I personally struggled with my two essays. I stared at the prompts for a few days, drawing a blank on what to write. To get out of that slump, I suggest going in to see your college counselor and talking to them about the prompts. Just ask them for help and try to talk about things and you’ll find that one spark that you can use. When I went in to my college office to talk to one of the interns, she asked a few questions and I was practically glowing when I talked about a certain topic and she was able to see it.

This allowed me to write my essay about it and it took me less than an hour to write it.

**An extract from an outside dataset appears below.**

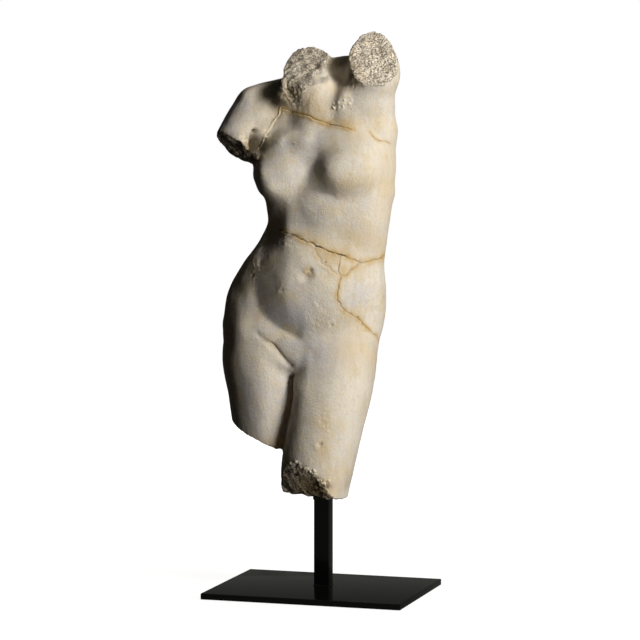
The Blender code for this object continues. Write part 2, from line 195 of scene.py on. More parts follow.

When you find that one thing that makes you glow-y and happy to talk about, like it brings you true joy, that’s what you should write about and try to convey. Make the person reading it feel what you feel when you write about it so they can see your passion and love for what you are writing about.

Choose What Works For YOU

It may be difficult at first, but you’ll find the perfect spark to inspire your writing. Also, don’t choose the one you will have no idea on how to start. For me, there was one about choosing an article or event that was going on today (from a newspaper) and write a reaction about it in my own voice. I could not even think about it, let alone write about it so I chose the other two options.

I say you should choose the options you are more comfortable with if you are struggling on ideas to write about. You can write all three and choose your best two as well if that helps or practice the ones from previous years. Good luck!